In the same year, 1915, Mann published a long essay devoted to the French author Emile Zola (1840-1902), in order to document how his own literary career had changed from its beginnings in the 1890s. After 1871, Zola had taken an increasingly critical stance against the French monarchy (and monarchy in general) and had become an advocate of democracy and democratic values. As Mann points out, this led to a changed role for the writer and the literary intellectual, for it was now up to the writer to play a leading role in the fight for a future democracy. Thus “Geist” (“mind”) becomes “Tat” (“action”) fulfilling a most noble function of literature under modern conditions – Zola himself had demonstrated this in his successful intervention in the famous Dreyfus case.

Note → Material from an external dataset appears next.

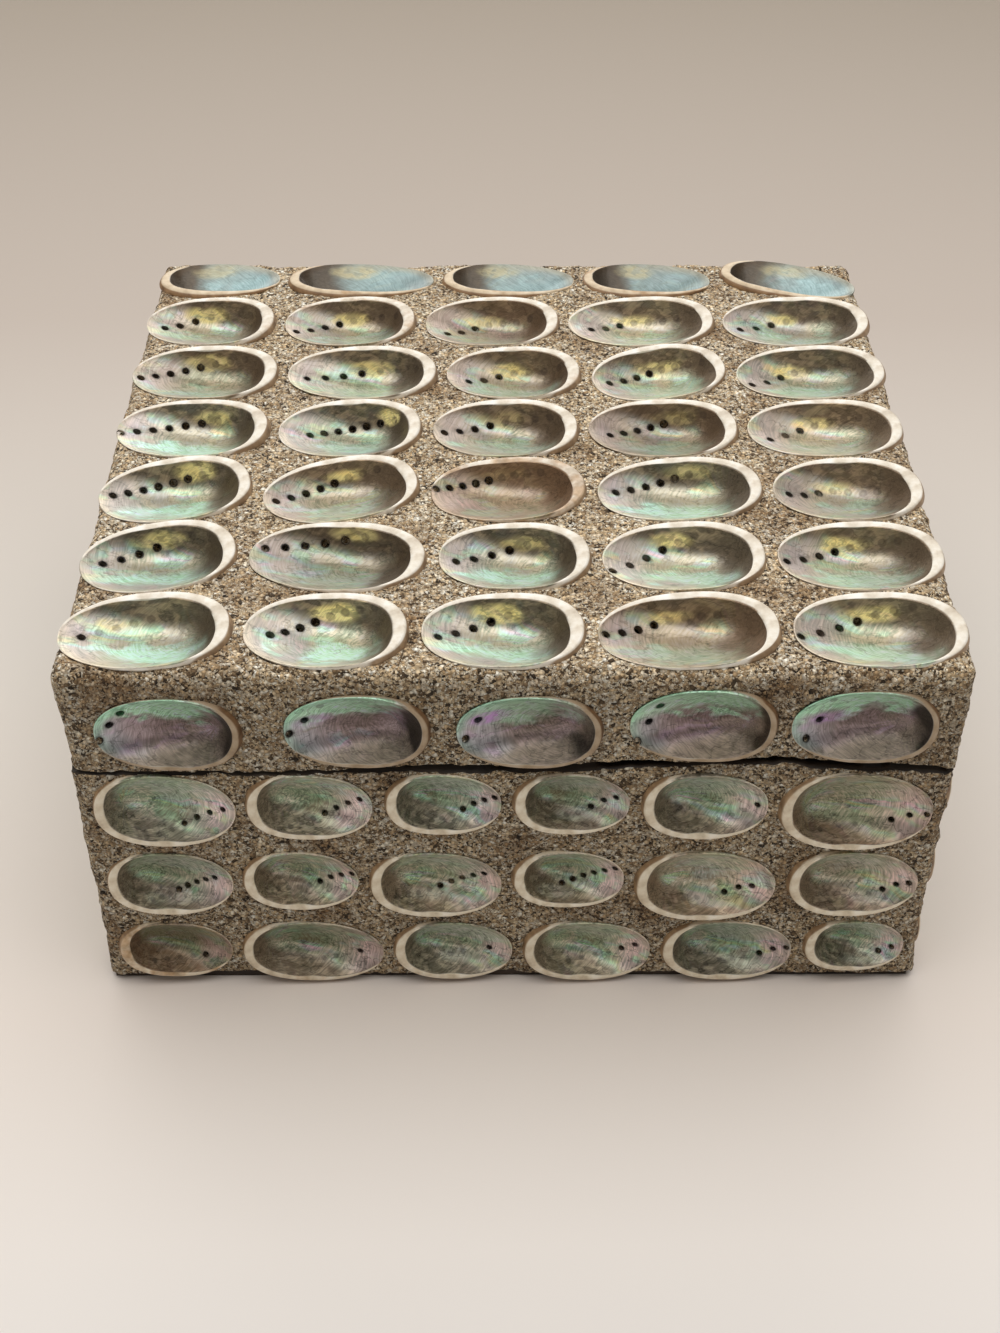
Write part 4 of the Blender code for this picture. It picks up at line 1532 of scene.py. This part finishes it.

In 1917, Mann also published a sequel to Der Untertan, called Die Armen (The Poor), set in the years 1913 and 1914. In this novel, Heßling has become an all-powerful industrialist and ruthless exploiter, and the opposition, consisting of representatives of the mainstream Social Democratic Party (SPD), has given in to the overall trend of corruption and egotistical careerism. In the end, during the first days of August 1914, their main representative signs up as a volunteer.

Conclusion

Heinrich Mann’s prophetic novel Der Untertan was published in its entirety in November of 1918. Although it was published late, or even too late, the text had a long lasting influence on historical, political and literary discussions in Germany well into the 1920s, after 1945, and even into the 1980s and beyond. The novel became an immediate bestseller because of his portrayal of the deceased Kaiserreich and its social impact contained valuable insights, and his prediction of a great catastrophic war had proven accurate. However, conservative critics did not share in the general applause after 1918. They labeled the book as unpatriotic and even called it a literary “Dolchstoß” (a stab in the back), alluding to the infamous “Dolchstoßlegende”, as it was propagated by Erich Ludendorff (1865-1937) and Paul von Hindenburg (1847-1934) in order to blame anti-war activists for Germany’s defeat.